Katey Russo, Mortgage Broker
Non-bank lenders can also be beneficial for borrowers with a great application but who get a low automated property valuation from the main lenders. One recent client of mine had a perfect credit score and steady income, but the big banks kept undervaluing his property. It was only when we started looking at non-conforming lenders that the property was more accurately valued, and he was able to get a home loan.
Katey Russo, Mortgage Broker
How to apply for a non-bank home loan?
1. Contact a home lending specialist or mortgage broker
This step isn’t always required for home loans, but for some lenders that don’t offer online applications, talking with a mortgage broker could be the only way to apply.
2. Submit an application
The lender will require information about yourself and any joint applicants. While a non-bank is likely to have more flexibility when it comes to borrowing criteria, they’ll still need information about the prospective property, your credit history and financial details. Many non-banks can be quick to approve a loan based on the information provided in this step, but they’ll need supporting documentation for it to be fully processed.

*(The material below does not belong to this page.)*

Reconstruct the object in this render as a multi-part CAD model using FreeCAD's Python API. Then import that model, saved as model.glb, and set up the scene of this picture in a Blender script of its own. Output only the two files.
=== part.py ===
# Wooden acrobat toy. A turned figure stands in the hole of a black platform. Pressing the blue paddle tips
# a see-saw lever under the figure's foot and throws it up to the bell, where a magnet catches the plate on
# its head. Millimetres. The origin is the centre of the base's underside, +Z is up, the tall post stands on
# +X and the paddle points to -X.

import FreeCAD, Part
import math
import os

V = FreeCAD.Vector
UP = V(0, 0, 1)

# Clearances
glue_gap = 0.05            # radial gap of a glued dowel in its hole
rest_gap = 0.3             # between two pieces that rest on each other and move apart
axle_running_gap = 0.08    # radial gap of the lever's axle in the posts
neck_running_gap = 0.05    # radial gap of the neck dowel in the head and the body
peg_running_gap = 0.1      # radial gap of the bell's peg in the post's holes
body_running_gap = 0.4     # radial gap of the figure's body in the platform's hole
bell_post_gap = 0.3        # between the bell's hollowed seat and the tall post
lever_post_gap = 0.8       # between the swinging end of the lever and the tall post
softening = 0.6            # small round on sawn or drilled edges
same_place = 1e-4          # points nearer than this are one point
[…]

3. Provide supporting documents
You will need to submit any of the required documents listed in the application, or during discussions with a lending specialist and mortgage broker. In more complex scenarios, this may require you to speak with your accountant to request documents or get signed declarations.
4. Property valuation and contract of sale
The final step in the application is for the lender to evaluate the property you're buying to guarantee that its value is high enough relative to the loan amount, also known as the loan-to-value ratio (LVR). They will also require a contract of sale for the property, before the loan can be fully approved.